-- START Exercise materials --
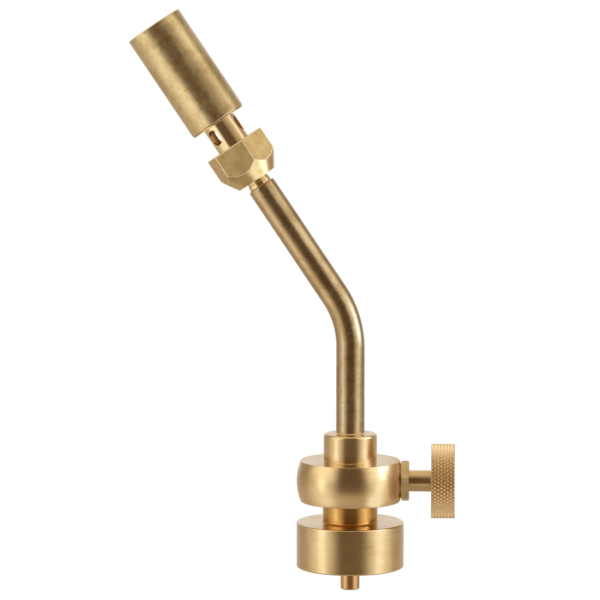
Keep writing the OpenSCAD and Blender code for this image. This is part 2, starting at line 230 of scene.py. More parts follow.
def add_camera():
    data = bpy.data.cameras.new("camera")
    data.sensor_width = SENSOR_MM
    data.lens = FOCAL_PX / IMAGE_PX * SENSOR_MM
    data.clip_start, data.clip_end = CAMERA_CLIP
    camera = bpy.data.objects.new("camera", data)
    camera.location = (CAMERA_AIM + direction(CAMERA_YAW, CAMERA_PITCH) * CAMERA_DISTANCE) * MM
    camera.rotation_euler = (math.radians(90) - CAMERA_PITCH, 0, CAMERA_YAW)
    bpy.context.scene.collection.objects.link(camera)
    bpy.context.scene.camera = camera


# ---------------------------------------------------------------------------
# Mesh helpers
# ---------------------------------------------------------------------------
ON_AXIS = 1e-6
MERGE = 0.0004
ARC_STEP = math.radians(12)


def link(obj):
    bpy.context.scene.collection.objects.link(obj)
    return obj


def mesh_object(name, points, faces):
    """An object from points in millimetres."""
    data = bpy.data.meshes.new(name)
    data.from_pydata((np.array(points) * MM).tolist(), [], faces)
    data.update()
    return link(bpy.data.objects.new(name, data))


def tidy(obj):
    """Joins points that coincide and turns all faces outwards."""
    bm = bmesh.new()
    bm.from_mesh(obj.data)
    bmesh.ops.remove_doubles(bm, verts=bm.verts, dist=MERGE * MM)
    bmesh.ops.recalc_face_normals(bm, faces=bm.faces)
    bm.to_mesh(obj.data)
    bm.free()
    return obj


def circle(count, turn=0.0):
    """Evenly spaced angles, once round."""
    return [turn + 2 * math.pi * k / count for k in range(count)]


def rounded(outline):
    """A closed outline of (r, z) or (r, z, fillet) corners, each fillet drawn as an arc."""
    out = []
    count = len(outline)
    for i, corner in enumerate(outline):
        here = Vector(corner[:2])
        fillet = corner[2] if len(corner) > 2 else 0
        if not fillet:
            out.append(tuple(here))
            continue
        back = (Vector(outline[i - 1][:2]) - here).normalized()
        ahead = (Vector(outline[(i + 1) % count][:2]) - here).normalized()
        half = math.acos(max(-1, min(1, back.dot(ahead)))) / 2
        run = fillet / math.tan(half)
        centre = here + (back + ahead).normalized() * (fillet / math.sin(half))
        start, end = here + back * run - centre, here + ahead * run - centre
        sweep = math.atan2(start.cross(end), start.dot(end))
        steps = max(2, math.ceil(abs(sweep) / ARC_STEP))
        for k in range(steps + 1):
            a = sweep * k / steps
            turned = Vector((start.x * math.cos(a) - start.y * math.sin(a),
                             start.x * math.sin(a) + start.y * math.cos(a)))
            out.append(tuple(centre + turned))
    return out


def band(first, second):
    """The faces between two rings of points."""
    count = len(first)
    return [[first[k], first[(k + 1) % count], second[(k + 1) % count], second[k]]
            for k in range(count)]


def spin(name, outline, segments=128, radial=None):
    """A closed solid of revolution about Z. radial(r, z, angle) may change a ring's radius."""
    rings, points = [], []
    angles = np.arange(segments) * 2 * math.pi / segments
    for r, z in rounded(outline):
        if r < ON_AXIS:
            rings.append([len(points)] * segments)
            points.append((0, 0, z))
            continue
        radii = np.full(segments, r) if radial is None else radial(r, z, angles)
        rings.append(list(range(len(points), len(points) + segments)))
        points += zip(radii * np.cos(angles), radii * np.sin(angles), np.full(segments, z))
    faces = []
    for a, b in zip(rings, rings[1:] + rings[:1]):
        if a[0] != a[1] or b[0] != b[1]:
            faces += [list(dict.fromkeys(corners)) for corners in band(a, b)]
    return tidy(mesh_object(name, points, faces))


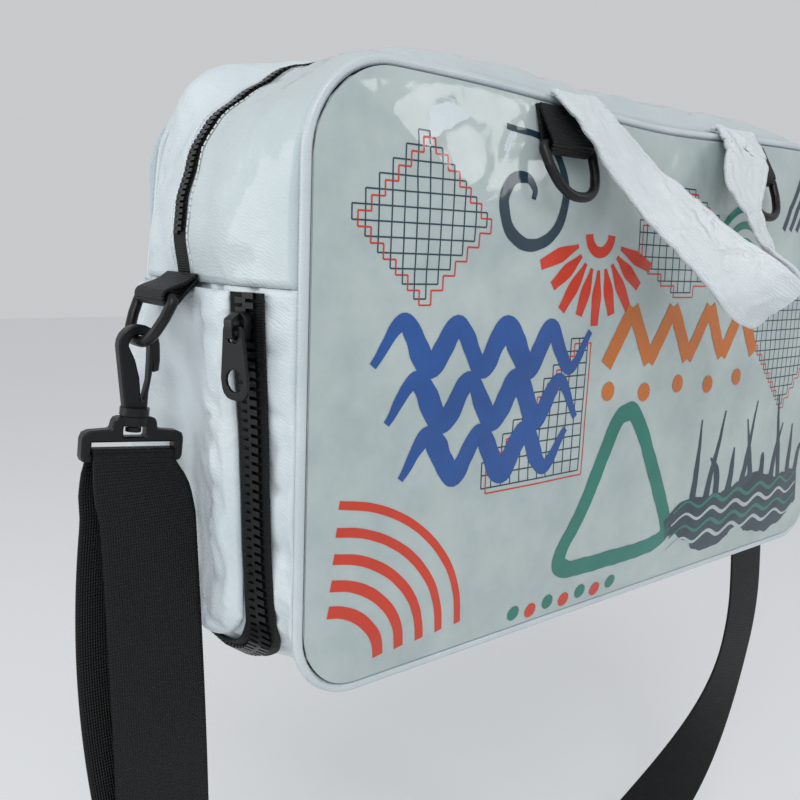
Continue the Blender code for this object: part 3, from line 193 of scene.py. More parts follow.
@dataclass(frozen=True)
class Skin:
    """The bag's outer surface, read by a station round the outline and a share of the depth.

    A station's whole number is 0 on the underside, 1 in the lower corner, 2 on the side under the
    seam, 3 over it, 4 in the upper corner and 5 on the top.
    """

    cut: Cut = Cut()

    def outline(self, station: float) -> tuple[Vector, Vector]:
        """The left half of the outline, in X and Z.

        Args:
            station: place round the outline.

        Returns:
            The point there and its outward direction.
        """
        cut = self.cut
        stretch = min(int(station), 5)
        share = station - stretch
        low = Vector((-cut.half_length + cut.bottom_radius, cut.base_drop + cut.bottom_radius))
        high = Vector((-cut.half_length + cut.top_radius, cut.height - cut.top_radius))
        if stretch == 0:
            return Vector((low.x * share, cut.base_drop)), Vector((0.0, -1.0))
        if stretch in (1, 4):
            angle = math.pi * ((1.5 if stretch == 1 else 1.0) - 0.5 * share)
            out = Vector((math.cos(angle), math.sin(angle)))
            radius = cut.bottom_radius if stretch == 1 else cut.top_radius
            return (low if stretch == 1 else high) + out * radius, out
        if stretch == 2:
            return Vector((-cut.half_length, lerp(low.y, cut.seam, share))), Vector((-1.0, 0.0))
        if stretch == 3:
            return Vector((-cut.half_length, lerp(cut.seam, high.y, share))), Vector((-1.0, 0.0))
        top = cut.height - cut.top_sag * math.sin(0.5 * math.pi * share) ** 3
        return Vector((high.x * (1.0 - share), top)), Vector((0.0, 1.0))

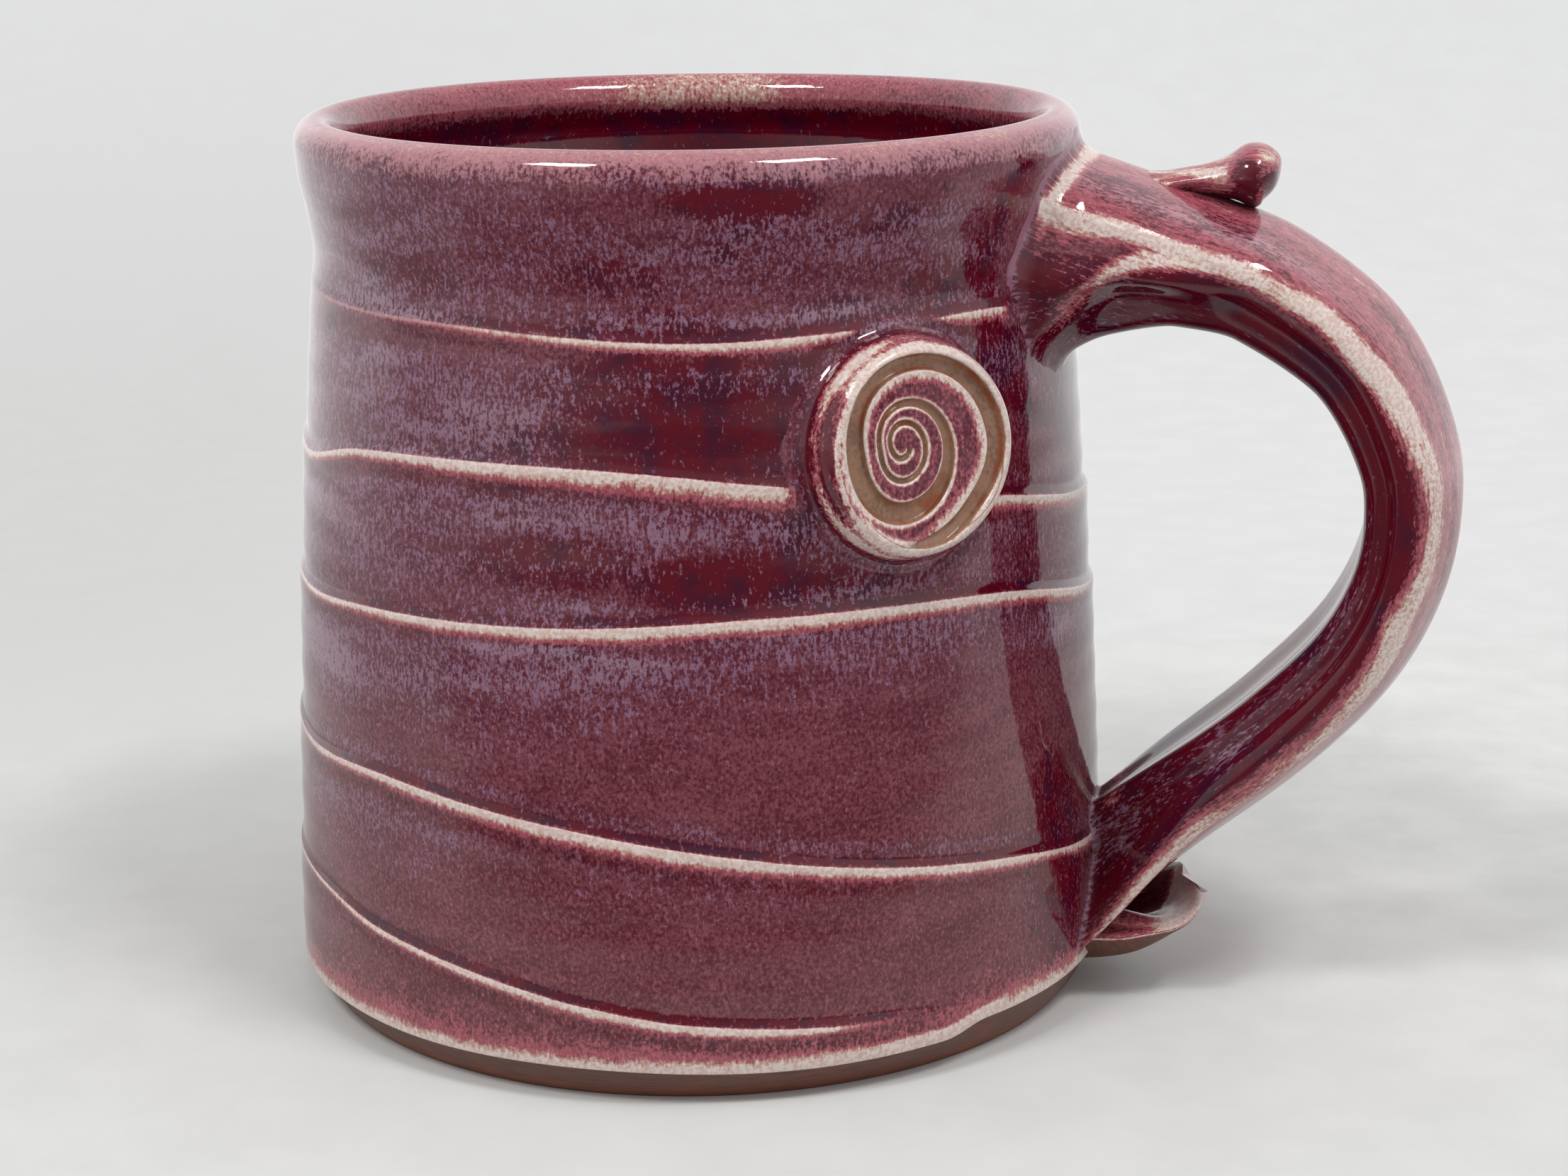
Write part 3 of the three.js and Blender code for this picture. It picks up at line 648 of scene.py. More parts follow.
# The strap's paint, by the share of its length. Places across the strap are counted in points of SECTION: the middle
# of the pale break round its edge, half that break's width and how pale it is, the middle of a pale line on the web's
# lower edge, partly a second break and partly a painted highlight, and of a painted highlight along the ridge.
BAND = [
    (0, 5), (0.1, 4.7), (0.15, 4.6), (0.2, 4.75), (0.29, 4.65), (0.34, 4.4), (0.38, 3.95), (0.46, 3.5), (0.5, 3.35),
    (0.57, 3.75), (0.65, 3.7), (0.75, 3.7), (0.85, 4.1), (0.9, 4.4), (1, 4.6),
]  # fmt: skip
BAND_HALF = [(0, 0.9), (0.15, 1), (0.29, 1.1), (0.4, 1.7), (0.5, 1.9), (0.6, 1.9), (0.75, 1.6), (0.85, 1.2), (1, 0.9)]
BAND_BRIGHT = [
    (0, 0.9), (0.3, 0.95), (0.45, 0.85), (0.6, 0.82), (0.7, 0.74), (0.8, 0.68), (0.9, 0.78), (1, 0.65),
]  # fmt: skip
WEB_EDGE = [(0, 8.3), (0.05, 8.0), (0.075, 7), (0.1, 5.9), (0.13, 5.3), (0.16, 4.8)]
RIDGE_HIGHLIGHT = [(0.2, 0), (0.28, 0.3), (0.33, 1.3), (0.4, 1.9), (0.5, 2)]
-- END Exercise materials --
## What is expected:
From the line holding "Write part 3" to the last line of the records, quote each line exactly and add nothing.

## Task solution:
Write part 3 of the three.js and Blender code for this picture. It picks up at line 648 of scene.py. More parts follow.
# The strap's paint, by the share of its length. Places across the strap are counted in points of SECTION: the middle
# of the pale break round its edge, half that break's width and how pale it is, the middle of a pale line on the web's
# lower edge, partly a second break and partly a painted highlight, and of a painted highlight along the ridge.
BAND = [
    (0, 5), (0.1, 4.7), (0.15, 4.6), (0.2, 4.75), (0.29, 4.65), (0.34, 4.4), (0.38, 3.95), (0.46, 3.5), (0.5, 3.35),
    (0.57, 3.75), (0.65, 3.7), (0.75, 3.7), (0.85, 4.1), (0.9, 4.4), (1, 4.6),
]  # fmt: skip
BAND_HALF = [(0, 0.9), (0.15, 1), (0.29, 1.1), (0.4, 1.7), (0.5, 1.9), (0.6, 1.9), (0.75, 1.6), (0.85, 1.2), (1, 0.9)]
BAND_BRIGHT = [
    (0, 0.9), (0.3, 0.95), (0.45, 0.85), (0.6, 0.82), (0.7, 0.74), (0.8, 0.68), (0.9, 0.78), (1, 0.65),
]  # fmt: skip
WEB_EDGE = [(0, 8.3), (0.05, 8.0), (0.075, 7), (0.1, 5.9), (0.13, 5.3), (0.16, 4.8)]
RIDGE_HIGHLIGHT = [(0.2, 0), (0.28, 0.3), (0.33, 1.3), (0.4, 1.9), (0.5, 2)]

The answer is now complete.